* _REQUIREMENT_:
Restate every entry word for word.

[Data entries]
▼

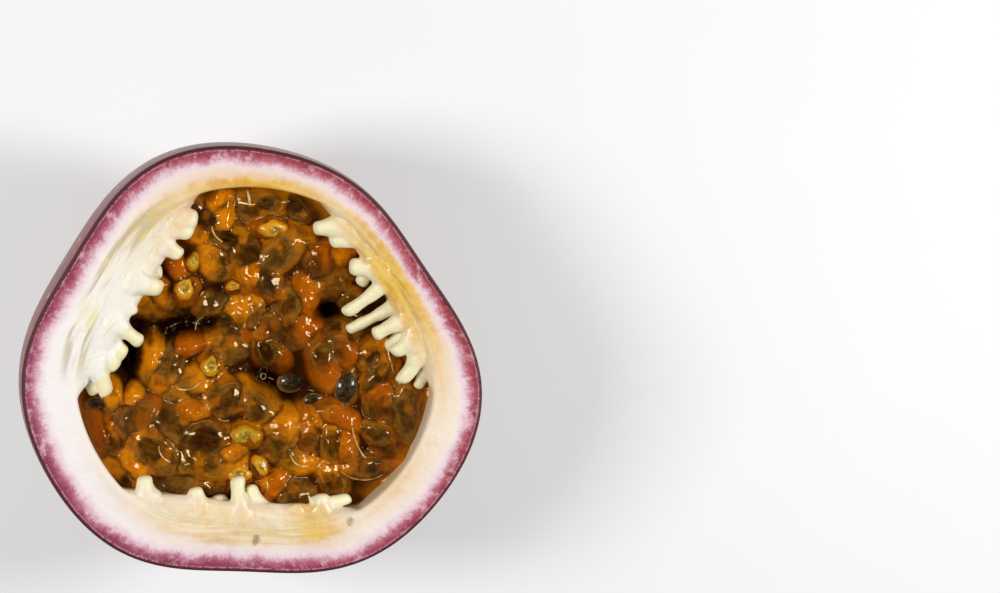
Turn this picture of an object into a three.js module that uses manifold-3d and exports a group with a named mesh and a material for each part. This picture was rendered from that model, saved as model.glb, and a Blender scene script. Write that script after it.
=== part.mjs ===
// Half a passion fruit, cut across its middle and lying on its round end.
//
// Millimetres, +Z up. The fruit's own axis stands upright, and the cut face is
// level and on top. The origin lies on the surface that the fruit rests on,
// under the middle of its outline. Angles run anticlockwise from +X, seen from
// above, in degrees where a size is named and in radians in the functions.
//
// Two solids make it up: the rind, with the pith, the three placentas and their
// funicles grown onto it, and the heap of pulp-filled arils inside.

import * as THREE from 'three';
import { mergeVertices } from 'three/addons/utils/BufferGeometryUtils.js';
import Module from 'manifold-3d';

const wasm = await Module();
wasm.setup();

const radians = THREE.MathUtils.degToRad;
const lerp = THREE.MathUtils.lerp;

// The whole fruit and where it is cut
const CUT_RADIUS = 28.4;
const FRUIT_HALF_LENGTH = 31.5;
const EQUATOR_Z = 30.7;
const CUT_Z = 35.2;
const EDGE_CHAMFER = 0.35;
const LOBE_FADE = 0.5;
const SKIN_LOBES = [
  { count: 2, size: 0.91, turn: -26 },
  { count: 3, size: 1.5, turn: -27 },
  { count: 4, size: 0.13, turn: 6 },
  { count: 6, size: 0.46, turn: -3 },
];

// The hollow inside the pith
const RIM_RADIUS = 22.8;
const HOLLOW_DEPTH = 25.7;
const RIM_LOBES = [
  { count: 1, size: 0.86, turn: 56 },
  { count: 2, size: 0.39, turn: -36 },
  { count: 3, size: 0.6, turn: -26 },
  { count: 6, size: 0.16, turn: -2 },
];

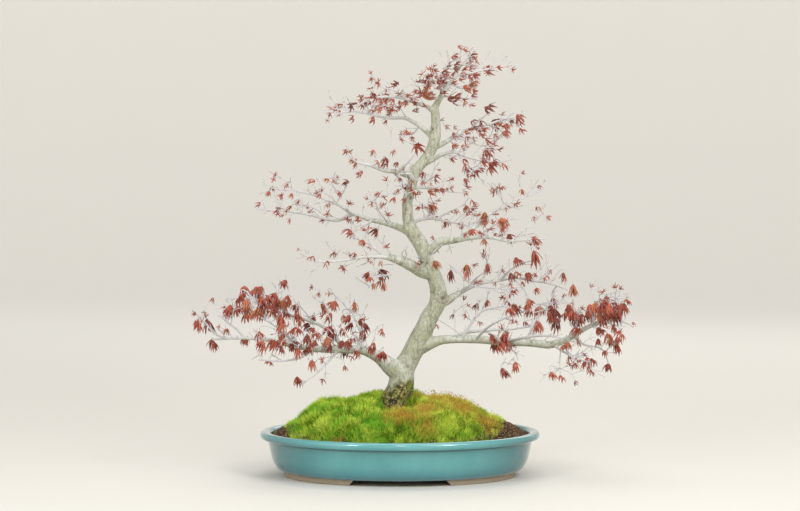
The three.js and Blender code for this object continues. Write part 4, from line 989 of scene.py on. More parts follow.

▲

* _RESULT OF THE EXERCISE_:
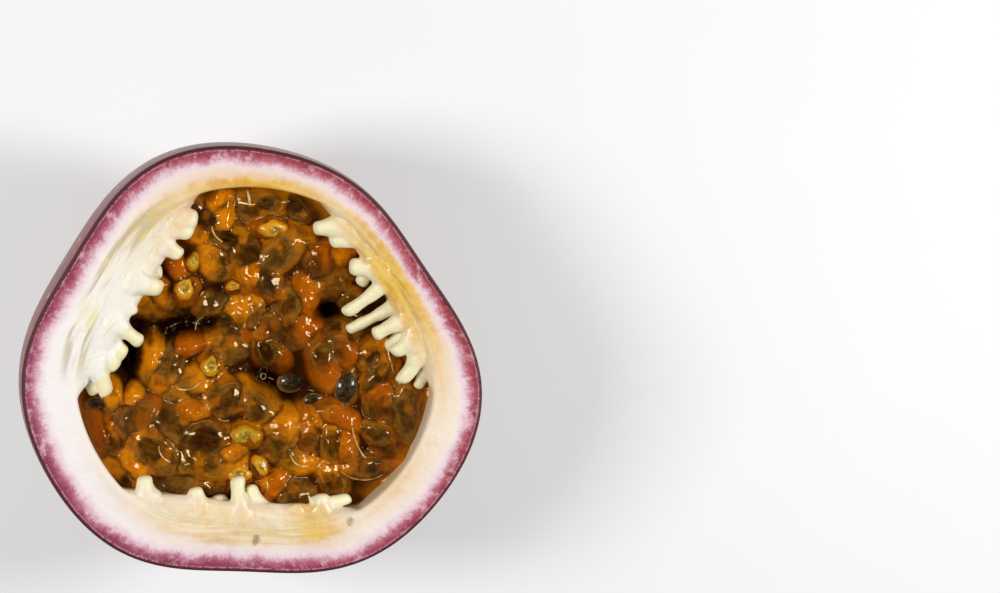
Turn this picture of an object into a three.js module that uses manifold-3d and exports a group with a named mesh and a material for each part. This picture was rendered from that model, saved as model.glb, and a Blender scene script. Write that script after it.
=== part.mjs ===
// Half a passion fruit, cut across its middle and lying on its round end.
//
// Millimetres, +Z up. The fruit's own axis stands upright, and the cut face is
// level and on top. The origin lies on the surface that the fruit rests on,
// under the middle of its outline. Angles run anticlockwise from +X, seen from
// above, in degrees where a size is named and in radians in the functions.
//
// Two solids make it up: the rind, with the pith, the three placentas and their
// funicles grown onto it, and the heap of pulp-filled arils inside.

import * as THREE from 'three';
import { mergeVertices } from 'three/addons/utils/BufferGeometryUtils.js';
import Module from 'manifold-3d';

const wasm = await Module();
wasm.setup();

const radians = THREE.MathUtils.degToRad;
const lerp = THREE.MathUtils.lerp;

// The whole fruit and where it is cut
const CUT_RADIUS = 28.4;
const FRUIT_HALF_LENGTH = 31.5;
const EQUATOR_Z = 30.7;
const CUT_Z = 35.2;
const EDGE_CHAMFER = 0.35;
const LOBE_FADE = 0.5;
const SKIN_LOBES = [
  { count: 2, size: 0.91, turn: -26 },
  { count: 3, size: 1.5, turn: -27 },
  { count: 4, size: 0.13, turn: 6 },
  { count: 6, size: 0.46, turn: -3 },
];

// The hollow inside the pith
const RIM_RADIUS = 22.8;
const HOLLOW_DEPTH = 25.7;
const RIM_LOBES = [
  { count: 1, size: 0.86, turn: 56 },
  { count: 2, size: 0.39, turn: -36 },
  { count: 3, size: 0.6, turn: -26 },
  { count: 6, size: 0.16, turn: -2 },
];

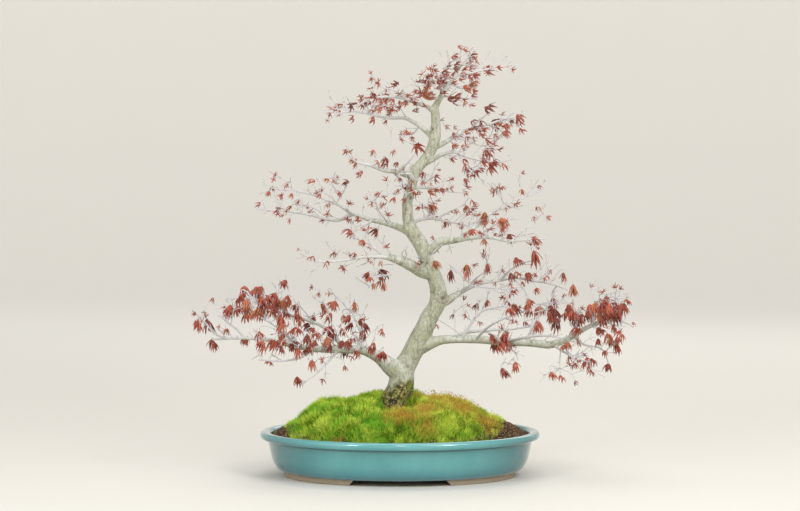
The three.js and Blender code for this object continues. Write part 4, from line 989 of scene.py on. More parts follow.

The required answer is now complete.